> What you should do
Identify every line in the records below that contains the word "with", and copy each of those lines.

## begin Record excerpts

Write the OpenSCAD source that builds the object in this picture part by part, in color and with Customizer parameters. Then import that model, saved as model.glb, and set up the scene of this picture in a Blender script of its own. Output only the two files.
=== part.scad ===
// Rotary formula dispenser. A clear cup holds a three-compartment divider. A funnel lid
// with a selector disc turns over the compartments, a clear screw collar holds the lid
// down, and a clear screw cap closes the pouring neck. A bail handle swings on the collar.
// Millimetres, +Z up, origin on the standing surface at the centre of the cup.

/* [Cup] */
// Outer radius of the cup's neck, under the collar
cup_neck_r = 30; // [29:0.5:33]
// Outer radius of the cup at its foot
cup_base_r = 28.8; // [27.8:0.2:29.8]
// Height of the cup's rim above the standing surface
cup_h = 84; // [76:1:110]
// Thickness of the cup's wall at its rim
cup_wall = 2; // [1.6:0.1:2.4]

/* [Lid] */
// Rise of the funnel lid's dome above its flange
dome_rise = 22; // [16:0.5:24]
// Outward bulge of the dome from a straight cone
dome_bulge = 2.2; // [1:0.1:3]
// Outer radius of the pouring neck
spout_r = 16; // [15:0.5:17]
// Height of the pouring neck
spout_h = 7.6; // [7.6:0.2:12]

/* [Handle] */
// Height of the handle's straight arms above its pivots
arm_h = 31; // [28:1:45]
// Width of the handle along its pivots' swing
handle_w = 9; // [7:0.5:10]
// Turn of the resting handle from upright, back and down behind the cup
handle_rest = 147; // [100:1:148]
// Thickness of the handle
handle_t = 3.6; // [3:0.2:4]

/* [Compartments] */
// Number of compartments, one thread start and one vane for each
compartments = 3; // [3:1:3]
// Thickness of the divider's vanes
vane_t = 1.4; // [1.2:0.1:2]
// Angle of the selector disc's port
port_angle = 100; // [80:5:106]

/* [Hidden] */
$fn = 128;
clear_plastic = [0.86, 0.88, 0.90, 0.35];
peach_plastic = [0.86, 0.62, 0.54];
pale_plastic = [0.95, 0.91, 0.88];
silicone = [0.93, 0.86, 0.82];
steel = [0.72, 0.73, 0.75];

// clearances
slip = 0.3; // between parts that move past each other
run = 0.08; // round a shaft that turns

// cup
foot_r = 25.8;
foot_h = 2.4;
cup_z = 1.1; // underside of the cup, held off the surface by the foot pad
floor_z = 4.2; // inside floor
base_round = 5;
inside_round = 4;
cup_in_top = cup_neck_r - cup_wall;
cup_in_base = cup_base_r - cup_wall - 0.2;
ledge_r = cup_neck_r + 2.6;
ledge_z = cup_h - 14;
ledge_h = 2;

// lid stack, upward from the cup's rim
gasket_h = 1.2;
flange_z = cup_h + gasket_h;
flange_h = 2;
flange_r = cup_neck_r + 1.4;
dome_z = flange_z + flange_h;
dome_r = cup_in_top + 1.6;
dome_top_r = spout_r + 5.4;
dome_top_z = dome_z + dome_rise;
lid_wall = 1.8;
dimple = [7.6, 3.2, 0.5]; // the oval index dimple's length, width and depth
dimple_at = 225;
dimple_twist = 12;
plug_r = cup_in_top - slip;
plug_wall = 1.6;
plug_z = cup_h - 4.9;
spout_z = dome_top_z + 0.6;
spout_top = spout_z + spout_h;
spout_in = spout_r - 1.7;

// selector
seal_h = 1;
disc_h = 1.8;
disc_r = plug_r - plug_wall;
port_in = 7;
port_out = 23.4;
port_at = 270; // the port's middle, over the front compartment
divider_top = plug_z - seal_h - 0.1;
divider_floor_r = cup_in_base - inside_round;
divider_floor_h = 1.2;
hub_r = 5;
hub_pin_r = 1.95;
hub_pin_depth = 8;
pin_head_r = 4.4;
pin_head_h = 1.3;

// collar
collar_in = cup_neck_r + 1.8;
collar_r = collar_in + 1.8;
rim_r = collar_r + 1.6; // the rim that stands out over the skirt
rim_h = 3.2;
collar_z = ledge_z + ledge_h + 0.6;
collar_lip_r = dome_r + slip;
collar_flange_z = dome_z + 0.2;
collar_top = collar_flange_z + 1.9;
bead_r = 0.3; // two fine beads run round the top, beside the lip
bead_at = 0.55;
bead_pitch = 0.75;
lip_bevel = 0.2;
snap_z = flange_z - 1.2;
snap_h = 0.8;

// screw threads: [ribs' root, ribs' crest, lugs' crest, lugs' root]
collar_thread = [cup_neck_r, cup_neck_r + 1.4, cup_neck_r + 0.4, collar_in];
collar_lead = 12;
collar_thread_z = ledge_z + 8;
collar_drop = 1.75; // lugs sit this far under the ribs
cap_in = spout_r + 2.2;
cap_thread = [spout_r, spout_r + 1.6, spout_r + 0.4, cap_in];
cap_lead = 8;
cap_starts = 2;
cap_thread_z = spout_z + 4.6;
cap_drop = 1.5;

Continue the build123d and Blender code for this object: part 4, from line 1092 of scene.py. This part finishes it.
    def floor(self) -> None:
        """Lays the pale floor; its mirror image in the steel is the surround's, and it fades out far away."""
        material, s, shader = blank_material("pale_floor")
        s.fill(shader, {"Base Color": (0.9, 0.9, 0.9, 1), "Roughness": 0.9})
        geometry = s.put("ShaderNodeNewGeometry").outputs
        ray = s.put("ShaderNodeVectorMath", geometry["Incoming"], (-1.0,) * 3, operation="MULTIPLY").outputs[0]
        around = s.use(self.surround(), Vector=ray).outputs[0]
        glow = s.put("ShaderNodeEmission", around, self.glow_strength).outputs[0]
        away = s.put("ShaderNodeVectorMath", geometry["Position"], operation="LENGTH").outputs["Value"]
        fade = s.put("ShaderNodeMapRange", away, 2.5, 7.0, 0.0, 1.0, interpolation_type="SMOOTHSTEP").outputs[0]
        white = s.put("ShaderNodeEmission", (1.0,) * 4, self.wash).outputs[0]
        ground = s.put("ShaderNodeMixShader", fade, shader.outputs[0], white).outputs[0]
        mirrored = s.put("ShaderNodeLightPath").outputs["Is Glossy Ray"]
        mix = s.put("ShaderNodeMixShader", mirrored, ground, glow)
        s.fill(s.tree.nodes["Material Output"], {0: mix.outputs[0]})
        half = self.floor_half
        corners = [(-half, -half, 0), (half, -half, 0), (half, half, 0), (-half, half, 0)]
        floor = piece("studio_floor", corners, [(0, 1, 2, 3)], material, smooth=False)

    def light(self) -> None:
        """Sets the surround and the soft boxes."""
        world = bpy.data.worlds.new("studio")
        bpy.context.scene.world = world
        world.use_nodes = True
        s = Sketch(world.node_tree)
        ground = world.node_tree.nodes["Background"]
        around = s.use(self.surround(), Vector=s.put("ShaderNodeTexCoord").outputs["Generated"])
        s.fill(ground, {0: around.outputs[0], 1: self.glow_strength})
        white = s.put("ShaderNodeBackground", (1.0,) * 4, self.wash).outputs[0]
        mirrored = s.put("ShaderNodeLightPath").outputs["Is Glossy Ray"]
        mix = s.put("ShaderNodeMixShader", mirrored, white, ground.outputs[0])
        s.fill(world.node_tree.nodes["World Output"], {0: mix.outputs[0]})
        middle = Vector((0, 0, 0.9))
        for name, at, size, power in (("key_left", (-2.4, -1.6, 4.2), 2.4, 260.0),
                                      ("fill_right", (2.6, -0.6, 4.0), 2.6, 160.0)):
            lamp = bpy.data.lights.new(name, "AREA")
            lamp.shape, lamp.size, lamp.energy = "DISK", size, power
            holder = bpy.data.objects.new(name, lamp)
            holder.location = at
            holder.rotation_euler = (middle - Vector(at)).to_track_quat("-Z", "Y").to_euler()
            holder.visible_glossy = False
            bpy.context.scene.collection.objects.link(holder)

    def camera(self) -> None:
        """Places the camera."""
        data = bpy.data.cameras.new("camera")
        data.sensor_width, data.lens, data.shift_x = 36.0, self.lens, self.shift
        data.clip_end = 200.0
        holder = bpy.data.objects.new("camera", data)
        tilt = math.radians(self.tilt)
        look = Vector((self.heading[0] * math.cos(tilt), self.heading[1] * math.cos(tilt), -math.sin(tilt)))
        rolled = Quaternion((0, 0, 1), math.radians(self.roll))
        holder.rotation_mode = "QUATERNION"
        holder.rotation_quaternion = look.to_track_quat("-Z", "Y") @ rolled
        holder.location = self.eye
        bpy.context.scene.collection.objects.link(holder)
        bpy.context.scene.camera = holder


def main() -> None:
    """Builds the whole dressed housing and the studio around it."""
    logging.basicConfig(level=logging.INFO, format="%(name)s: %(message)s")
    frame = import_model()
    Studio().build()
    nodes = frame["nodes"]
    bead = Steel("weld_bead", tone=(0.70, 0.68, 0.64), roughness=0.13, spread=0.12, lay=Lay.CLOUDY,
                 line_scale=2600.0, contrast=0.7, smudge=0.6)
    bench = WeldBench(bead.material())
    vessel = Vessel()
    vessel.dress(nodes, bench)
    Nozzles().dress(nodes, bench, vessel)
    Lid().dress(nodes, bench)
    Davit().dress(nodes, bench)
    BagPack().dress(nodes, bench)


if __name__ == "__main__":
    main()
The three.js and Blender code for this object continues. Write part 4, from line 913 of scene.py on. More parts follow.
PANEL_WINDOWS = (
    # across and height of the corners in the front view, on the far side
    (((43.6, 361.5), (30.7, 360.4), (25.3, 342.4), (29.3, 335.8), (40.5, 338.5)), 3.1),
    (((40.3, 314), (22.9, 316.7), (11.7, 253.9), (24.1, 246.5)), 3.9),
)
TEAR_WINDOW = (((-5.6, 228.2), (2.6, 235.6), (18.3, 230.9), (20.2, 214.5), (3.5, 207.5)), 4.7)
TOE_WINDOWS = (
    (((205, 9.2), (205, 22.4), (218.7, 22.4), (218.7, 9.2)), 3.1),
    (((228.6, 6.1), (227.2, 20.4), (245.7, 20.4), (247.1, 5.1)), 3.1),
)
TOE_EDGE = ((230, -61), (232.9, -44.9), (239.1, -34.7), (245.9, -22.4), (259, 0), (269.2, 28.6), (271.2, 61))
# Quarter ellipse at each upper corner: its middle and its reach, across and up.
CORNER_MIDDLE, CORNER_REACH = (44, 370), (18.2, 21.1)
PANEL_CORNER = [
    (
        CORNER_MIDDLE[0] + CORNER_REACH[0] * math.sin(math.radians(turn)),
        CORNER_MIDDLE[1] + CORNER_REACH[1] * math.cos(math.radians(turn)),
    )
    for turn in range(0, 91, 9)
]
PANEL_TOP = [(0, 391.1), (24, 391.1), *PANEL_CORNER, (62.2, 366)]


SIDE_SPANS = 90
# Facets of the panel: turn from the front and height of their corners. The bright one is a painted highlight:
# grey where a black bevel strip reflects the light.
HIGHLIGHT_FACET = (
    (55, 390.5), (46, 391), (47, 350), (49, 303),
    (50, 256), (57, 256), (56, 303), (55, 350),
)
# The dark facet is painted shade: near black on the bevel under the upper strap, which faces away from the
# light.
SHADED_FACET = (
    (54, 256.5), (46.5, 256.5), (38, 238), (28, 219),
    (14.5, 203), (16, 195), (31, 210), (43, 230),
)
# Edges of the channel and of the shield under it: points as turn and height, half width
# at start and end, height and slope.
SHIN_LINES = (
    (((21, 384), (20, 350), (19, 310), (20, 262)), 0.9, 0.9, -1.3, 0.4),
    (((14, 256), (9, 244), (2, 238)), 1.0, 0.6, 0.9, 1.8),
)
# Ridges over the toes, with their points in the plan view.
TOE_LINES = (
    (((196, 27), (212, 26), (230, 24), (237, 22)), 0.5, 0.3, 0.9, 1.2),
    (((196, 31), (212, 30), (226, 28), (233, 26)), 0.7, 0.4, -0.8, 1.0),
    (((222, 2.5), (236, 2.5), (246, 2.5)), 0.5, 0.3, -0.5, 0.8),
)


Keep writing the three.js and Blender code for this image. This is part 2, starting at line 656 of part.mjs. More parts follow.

## end Record excerpts

> Solution for this problem
Write the OpenSCAD source that builds the object in this picture part by part, in color and with Customizer parameters. Then import that model, saved as model.glb, and set up the scene of this picture in a Blender script of its own. Output only the two files.
// with a selector disc turns over the compartments, a clear screw collar holds the lid
# Ridges over the toes, with their points in the plan view.